The unijunction transistor is the actual device which controls the firing angle.
The NPN transistor appears to be what the GE SCR Manual called the ramp and pedestal circuit, to provide higher resolution.
Yes it seems that way to me too. But the more I look at it , it looks like the BC107 transistor is almost useless as all it does is provide a parallel path for the current to charge the 0.68uF cap to fire the UJT. But why the transistor, why not just one potentiometer as current path to the 0.68uF cap? I fail to see how that increases resolution?
I am planning to bypass the bc107 transistor and the 23k resistor and just leave the 60k potentiometer and see how that solves the problem.

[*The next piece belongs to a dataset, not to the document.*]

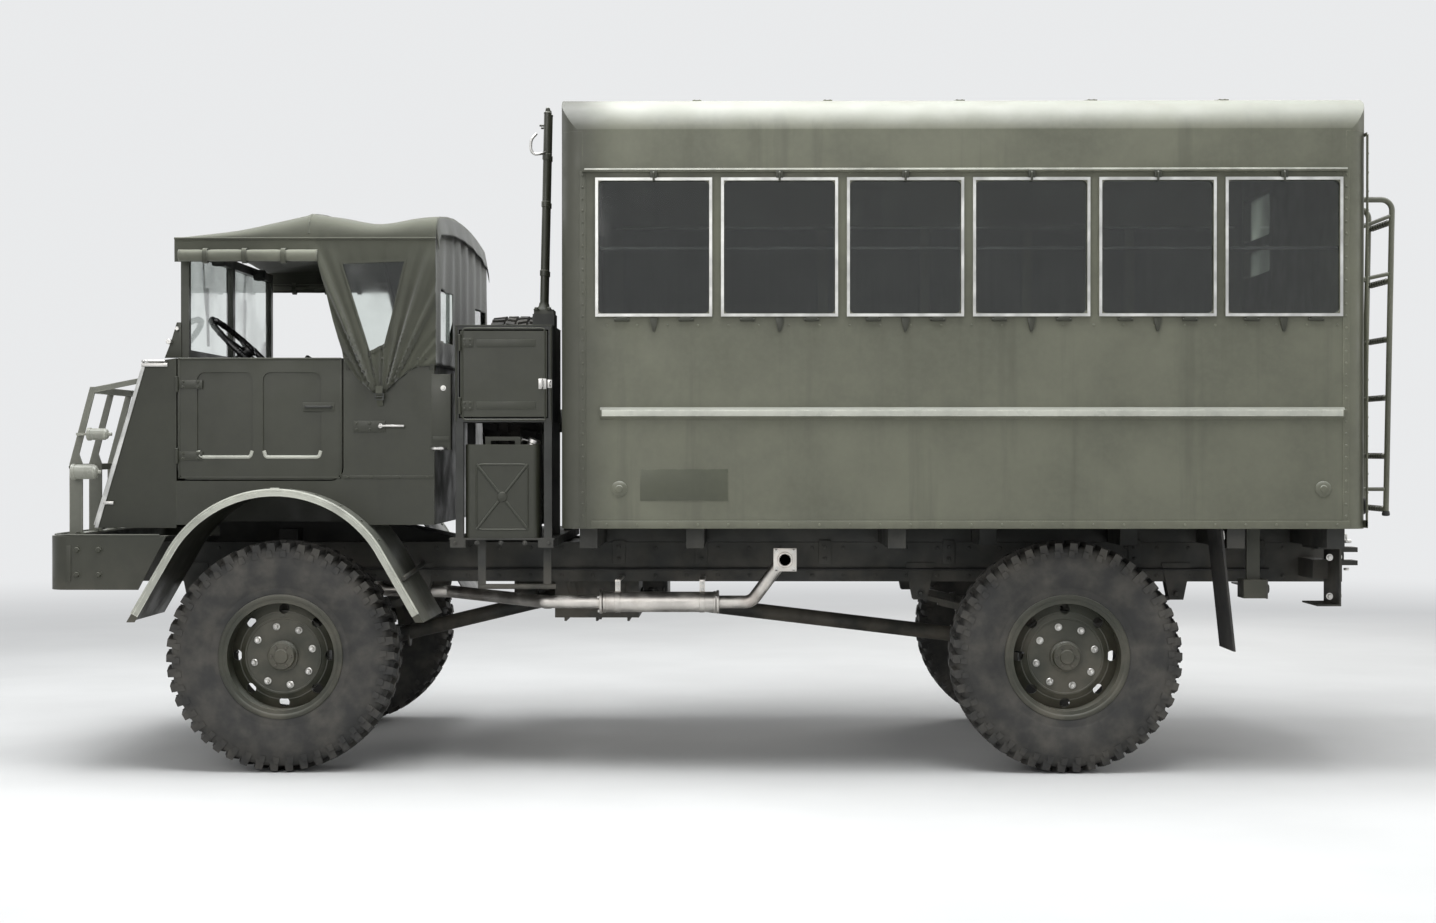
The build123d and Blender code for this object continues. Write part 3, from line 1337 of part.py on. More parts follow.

The diode bridge creates 100 Hz half periods so each half period as it starts it starts also charging up the 0.68uF cap and if it was done only through one potentiometer then the pot would determine how fast the cap charges which would determine the place in the half period at which the UJT fires the thyristor, but now the same happens only through 2 parallel routes as it seems to me, firstly through the 23k resistor which is fixed and secondly through the 1000uF cap in series with the 60k pot series with the 0.68uF cap, when the 1000uF cap has opened the bc107 bipolar, the charging happens faster.
Anyway I would appreciate your thoughts and comments, is the bc107 close to useless in this schematic and can be omitted?